You’re now armed with the know-how to spot issues early, tweak on the fly, and keep your welds clean and strong. Always run a few test welds at the start of each shift, even if everything “feels” right—it catches drifting settings before they cost you.
FAQ
Why do my spot welding electrodes stick on galvanized steel?
It’s the zinc coating alloying with the copper tip, forming brass that promotes adhesion. Increase force to lower resistance, use higher-conductivity tips, and dress frequently to remove buildup.
How can I fix low force causing electrode sticking?
Check your machine’s pressure system—clean cylinders, replace seals if needed.

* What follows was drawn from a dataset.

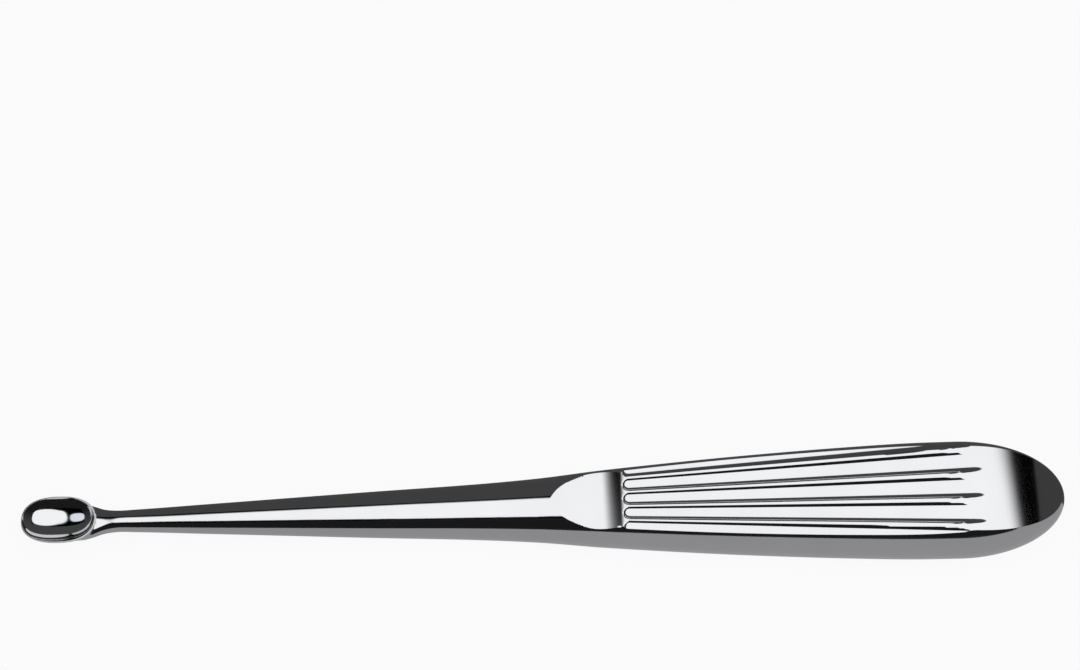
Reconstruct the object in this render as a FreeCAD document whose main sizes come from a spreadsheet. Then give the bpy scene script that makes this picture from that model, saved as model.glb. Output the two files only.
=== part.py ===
import FreeCAD, Part
import math
import os

# Cup curette: a one-piece scraping instrument of stainless steel, in millimetres.
# It is modelled along X from the tip of the cup (x = 0) to the butt of the grip,
# with the cup's mouth up, and is then laid down as it rests on a table.

doc = FreeCAD.newDocument("CupCurette")

# Driving sizes. Lengths along the instrument are measured from the tip of the cup.
SIZES = {
    # cup
    "cup_length": 12.1,
    "cup_width": 7.9,
    "cup_depth": 3.4,
    "cup_wall": 0.45,
    "rim_width": 0.25,
    "rim_height": 1.65,
    "lip_rise": 0.8,
    # web that carries the cup, drawn out of the neck
    "web_end": 7.2,
    "web_end_width": 5.6,
    "web_end_height": 2.2,
    "web_shoulder": 9.6,
    "web_shoulder_width": 6.2,
    "web_shoulder_height": 3.1,
    "web_throat": 13.2,
    "web_throat_width": 4.1,
    "web_throat_height": 3.35,
    "web_drop": 0.05,
    # round shank: narrowest at the neck, a straight taper up to the throat, then two steeper ones
    "neck": 15.6,
    "neck_diameter": 3.5,
    "shank_start": 18.5,
    "shank_start_diameter": 3.7,
    "throat": 80.0,
    "throat_diameter": 9.85,
    "flare_run": 4.0,
    "flare_diameter": 10.45,
    "swell_run": 10.0,
    "swell_diameter": 12.5,
    # pear-shaped grip: the width at its fullest, and the share of it at each station
    "grip_width": 19.3,
    "grip_flattening": 0.1,
    "grip_middle": 114.0,
    "grip_middle_share": 0.819,
    "grip_full": 134.0,
    "grip_full_share": 0.946,
    "grip_belly": 146.0,
    "grip_belly_share": 0.995,
    "dome_start": 152.6,
    "dome_start_share": 1.0,
    "dome_length": 17.4,
    # ground faces, the same above and below
    "thumb_radius": 13.6,
    "thumb_centre": 92.9,
    "thumb_floor": 3.5,
    "face_start": 98.5,
    "face_start_height": 4.7,
    "face_end": 148.5,
    "face_end_height": 6.0,
    "butt_drop": 3.9,
    # flutes that fan out along each face
    "flute_start": 100.3,
    "flute_start_pitch": 2.46,
    "flute_full": 149.0,
    "flute_full_pitch": 4.2,
    "flute_depth_share": 0.38,
    "crest_land": 0.3,
    # room that every cutting body has beyond the metal
    "cut_margin": 4.0,
}

FLUTES_EACH_SIDE = 2
OUTLINE_TOLERANCE = 0.01

sheet = doc.addObject("Spreadsheet::Sheet", "Sizes")
for row, (name, value) in enumerate(SIZES.items(), start=1):
    sheet.set(f"A{row}", name)
    sheet.set(f"B{row}", str(value))
    sheet.setAlias(f"B{row}", name)
doc.recompute()

# A section stands across the instrument: its own x runs along Y and its own y along Z.
ACROSS = FreeCAD.Rotation(FreeCAD.Vector(1, 1, 1), 120)
# A body of revolution that lies along the instrument: its own z runs along X.
ALONG = FreeCAD.Rotation(FreeCAD.Vector(0, 1, 0), 90)
# A side profile lies in the XZ plane: its own z runs along -Y.
SIDEWAYS = FreeCAD.Rotation(FreeCAD.Vector(1, 0, 0), 90)


def size(name):
    """The way an expression reads a driving size."""
    return f"Sizes.{name}"


def bind(feature, **expressions):
    """Ties properties of a feature to expressions; Base_x stands for Placement.Base.x."""
    for key, expression in expressions.items():
        path = key.replace("Base_", "Placement.Base.")
        path = path.replace("Axis_", "Placement.Rotation.Axis.").replace("Turn", "Placement.Rotation.Angle")
        feature.setExpression(path, expression)
    return feature


def add(kind, label, rotation=None, **expressions):
    """A primitive of the document with its sizes tied to the sheet."""
    feature = doc.addObject(kind, label)
    if rotation is not None:
        feature.Placement = FreeCAD.Placement(FreeCAD.Vector(), rotation)
    return bind(feature, **expressions)


def fuse(label, shapes):
    feature = doc.addObject("Part::MultiFuse", label)
    feature.Shapes = shapes
    feature.Refine = False
    return feature


def cut(label, base, tool):
    feature = doc.addObject("Part::Cut", label)
    feature.Base = base
    feature.Tool = tool
    feature.Refine = False
    return feature


def loft(label, sections):
    feature = doc.addObject("Part::Loft", label)
    feature.Sections = sections
    feature.Solid = True
    return feature


def round_section(name, station):
    """A round section at a station along the instrument."""
    return add("Part::Circle", f"{name}_section", ACROSS,
               Radius=f"{size(name + '_diameter')} / 2",
               Base_x=station)


def web_section(name, centre):
    """An oval section of the web behind the cup, centred at a height of its own."""
    return add("Part::Ellipse", f"{name}_section", ACROSS,
               MajorRadius=f"{size(name + '_width')} / 2",
               MinorRadius=f"{size(name + '_height')} / 2",
               Base_x=size(name),
               Base_z=centre)


def half_width(name):
    """Half the width of the grip at a station, a share of its fullest."""
    return f"({size('grip_width')} * {size(name + '_share')} / 2)"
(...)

Bump force by 10-20% and ensure squeeze time allows full buildup before current starts. Test on scrap to confirm.
What amperage is too high and causes sticking?
For mild steel, over 10kA on thin sheets overheats the surface. Start low, monitor for expulsion, and adjust down if tips soften or stick.
Is electrode misalignment a common sticking cause?
Absolutely—non-parallel tips create uneven pressure, hot spots, and sticking. Align electrodes square to the sheet; use a level or gauge during setup.
How does poor cooling lead to electrode sticking?
Inadequate water flow lets tips overheat, softening them for fusion. Ensure 1-2 gpm, check hoses for kinks, and feel tips post-weld—they should stay cool to the touch.